*****《ある町の社会教育委員のメモ》*****

【触覚の教育?】

 小学6年生の女児が,仲良しといわれていた友だちを学校の教室でカッターナイフにより殺害したという事件が起こりました。子どもたちのネット世界との関連が,気持ちの行き違いを増幅し衝動を駆り立てたという論調が聞こえてきます。チャットを媒介としたコミュニケーションが,如何に本心を伝えないかという指摘がなされ,パソコン環境への指導の手抜かりが反省されています。
 事件後の加害少女の心情が普通に思われて,事件の凄惨さとのアンバランスに戸惑いがあるようです。テレビの場面がそっくり現実の世界に再現されたにもかかわらず,登場人物が観客側にいるというすり抜けを目にして,まるでマジックショーを見て不思議な感情を覚えているかのような状況なのでしょう。あまりのギャップに,何がどうなっているか見当も付かないために,異例の精神鑑定が行われています。小耳に挟む情報で状況をイメージ化するのは感心しませんが,細部はとにかく,取りあえず大づかみで事件の特徴を掴むことはやっておく必要があります。

 特異な事件ではあるのですが,その背景にはかなりのバイアスが掛かっています。つまり,そのようなことが勃発しやすい状況に土台が持ち上げられている,あるいは奇妙な追い風が吹いている,といった分析は誰しも簡単です。その上で,言葉の行き違いという直接的なトリガーが引かれたことになります。その経緯については,悪い方に推移したということで,途中に幾重にもあるはずの安全装置・歯止めがフリーになっていたことが見て取れます。
 文字会話の不確実性の教育,閉鎖的でありながら公開されているという特質を持つネット世界の二面性に対する未熟さ,カッターナイフが持ち込まれる自由さ,給食の時間というある種の拘束を簡単にエスケープできる指導の狭間,さまざまな予兆への子どもからの無申告と大人の見過ごしなどが考えられます。もしあのときこうしていればという後悔の種はたくさん見つかるでしょう。それがたまたますべて筒抜けになってしまっていたわけです。
 人のちょっとした軽い言葉が,とても大きな傷をもたらし,感情的に激する場合はあります。それだからといって,即座に刃傷沙汰にはしないのが普通です。そこに辿り着くまでには,積もり積もった憎しみとなるプロセスがあったはずです。それはもちろん被害女児のせいではなく,周りの人間関係からのあれこれがすべて関わっているはずです。最後の局面に被害女児が不運にも遭遇してしまったと思われます。
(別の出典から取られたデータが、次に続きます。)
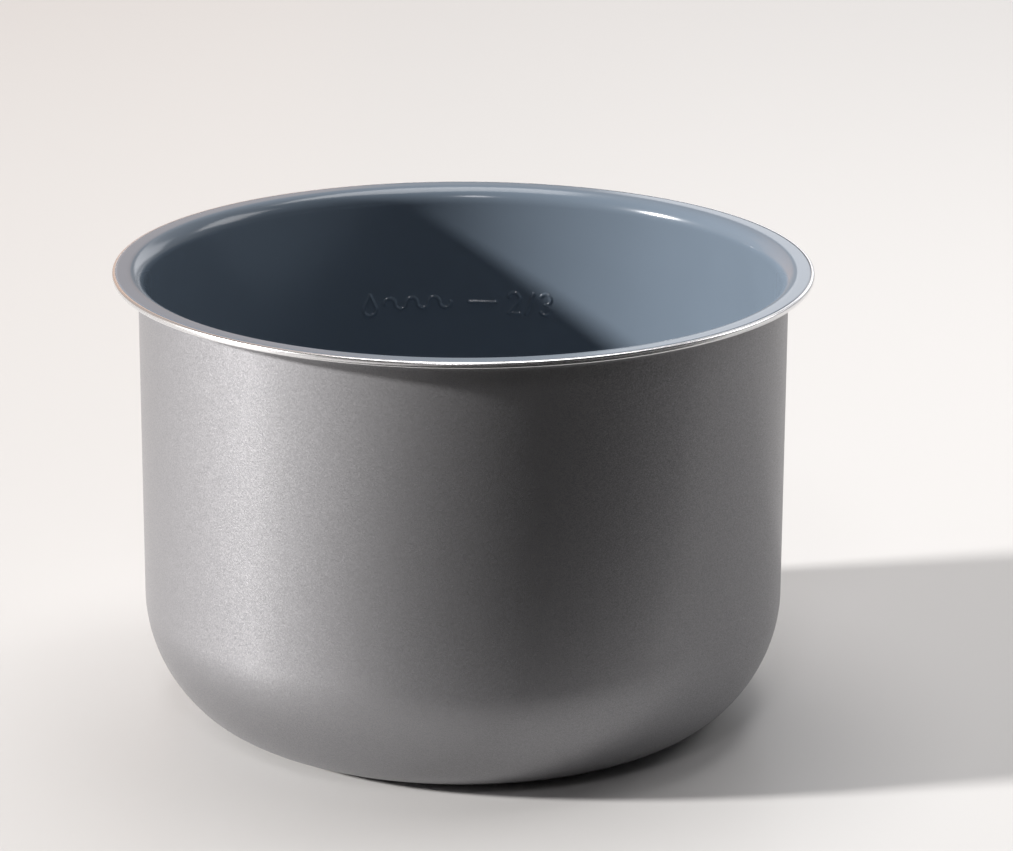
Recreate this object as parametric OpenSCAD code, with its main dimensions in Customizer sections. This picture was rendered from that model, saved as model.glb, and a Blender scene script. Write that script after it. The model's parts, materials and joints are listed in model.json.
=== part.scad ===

 具体的な経緯は知ることはできません。いずれある程度のことは報道されるかもしれません。ここで考えておきたいことは,子どもたちがネットの世界に深入りすることで,何を失っているかということです。危険な淵に向けてバイアスが掛かっていると言いましたが,それがどういう内容かということを大人は知っておかなければなりません。ネットの世界の特徴は,視聴覚の世界です。バーチャルな世界と言われますが,虚像です。頭の中の世界です。このことは皆知っています。それでは事件が起こる現実の世界の特徴は何でしょうか? それは味覚,嗅覚,触覚の世界です。つまり生きている世界は触覚の世界なのです。カッターナイフで切られたら痛いのは触覚の世界にある肉体です。このことが基本的な認識でなければなりません。
 ネットの世界にないもの,それでいて最も根元的な生きる感覚,その触覚の世界が子どもたちの感性として育っていないところに問題の核心があります。お肌サラサラとか,体毛を毛嫌いするとか,見てくれのためにプチ整形するとか,肉体を意識の世界に従わせようとする逆転がボタンの掛け違いの兆候だったのです。暮らしのあちこちで触覚をないがしろにしているから,人が生きることの意味や価値を見失ってしまいました。命の大切さを教えなければと誰もが言う割には,それがどういうことかを示す人は見当たりません。おそらく,生きていることを大人も忘れているのでしょう。触覚の教育,それが今最も不可欠な課題だと指摘しておきます。何故なら,それが命への王道だからです。